High-resolution non-invasive mapping of vertical heterogeneity in sandy soils of the Oak Openings Region using electromagnetic imaging and ground penetrating radar

Traditional soil investigation methods involve laboratory analysis on soil cores or direct measurements of soil properties with in-situ sensors. These methods are, however, destructive, labour-intensive, and ineffective in capturing the spatial variation of soil properties. Geophysical methods provide a non-invasive approach to rapidly characterize soil properties distribution. Gaps, however, exist in the use of non-contact-based geophysical methods such as ground penetrating radar (GPR) and electromagnetic imaging (EMI) for characterizing the vertical variation of soil properties. This study assesses the use of EMI and GPR for quantifying the vertical variation of soil moisture content (SMC), soil organic matter (SOM), and soil texture. Co-located EMI and GPR surveys were conducted along 12 transects at the Stranahan Arboretum research site in Toledo, Ohio. Soil samples collected from nine locations along the transects were segmented into 63 subsamples and analysed for SMC, SOM, and soil texture. Apparent electrical conductivities (EC _a ) from EMI were inverted to obtain lateral and vertical variations of soil electrical conductivity (EC), which captures three major lithostratigraphic units (sand, silty loam, and silt) found in soil cores within the top 2.0 m.
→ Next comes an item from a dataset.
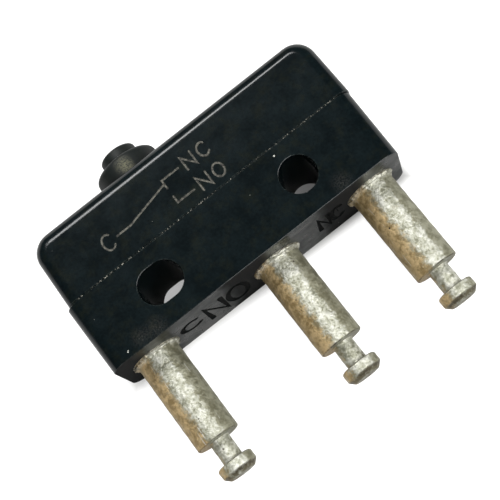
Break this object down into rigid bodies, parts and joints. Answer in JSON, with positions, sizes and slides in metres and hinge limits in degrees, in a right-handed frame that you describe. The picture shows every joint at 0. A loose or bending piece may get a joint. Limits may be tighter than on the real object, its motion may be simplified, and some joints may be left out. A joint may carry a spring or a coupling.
{
  "type": "micro switch",
  "caption": "Slim moulded snap-action switch with a domed pin plunger, turned solder posts and cross mounting holes; pressing the pin snaps the inner contact over.",
  "frame": {"origin": "on the back face, midway between the axes of the two mounting holes", "axes": "+X along the case towards the normally closed terminal, +Y towards the plunger, +Z out of the front face; the switch lies on its back face"},
  "size_m": [0.0203, 0.0195, 0.0063],
  "materials": {
    "case_moulding": "moulded thermoset, satin to gloss, near black with a blue-green tint",
    "plunger_moulding": "moulded thermoset, dark grey-green, worn on its crown",
    "tinned_brass": "turned brass, dull tin plating with yellow-brown tarnish",
    "bracket_brass": "stamped and folded, bright",
    "spring_copper": "heat-treated beryllium copper strip",
    "contact_silver": "silver, satin",
    "rivet_steel": "plated steel"
  },
  "bodies": {
    "case": {"base_housing": "case_moulding", "cover_housing": "case_moulding", "common_terminal": "tinned_brass", "normally_open_terminal": "tinned_brass", "normally_closed_terminal": "tinned_brass", "anchor_bracket": "bracket_brass", "spring_clamp_plate": "rivet_steel", "spring_rivet": "rivet_steel", "open_bracket": "bracket_brass", "open_contact": "contact_silver", "closed_bracket": "bracket_brass", "closed_contact": "contact_silver"},
    "pin_plunger": {"plunger": "plunger_moulding"},
    "contact_blade": {"snap_spring": "spring_copper", "moving_contact": "contact_silver"}
  },
  "joints": [
    {"name": "plunger_slide", "type": "slide", "parent": "case", "child": "pin_plunger", "axis": [0, -1, 0], "range_m": [0, 0.0006], "stiffness_N_per_m": 2000, "springref_m": -0.0001},
    {"name": "blade_rock", "type": "hinge", "parent": "case", "child": "contact_blade", "pos_m": [-0.00652, 0.0034, 0.00317], "axis": [0, 0, -1], "range_deg": [0, 2.1], "deforming": ["snap_spring"]}
  ],
  "couplings": [
    {"joint": "blade_rock", "follows": "plunger_slide", "rad_per_m": 61}
  ]
}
Soil EC correlates with SMC, SOM and soil texture, with coefficient of determination (R ² ) ranging from 59–91%. The GPR radargrams show reflectors consistent in delineating sandy and silty clay soils but unable to distinguish between sand and silt. These results validate the effectiveness of using EMI and GPR to delineate vertical variation of soil properties and characterize stratigraphic heterogeneity, expanding the possibilities for non-invasive three-dimensional (3D) soil properties mapping.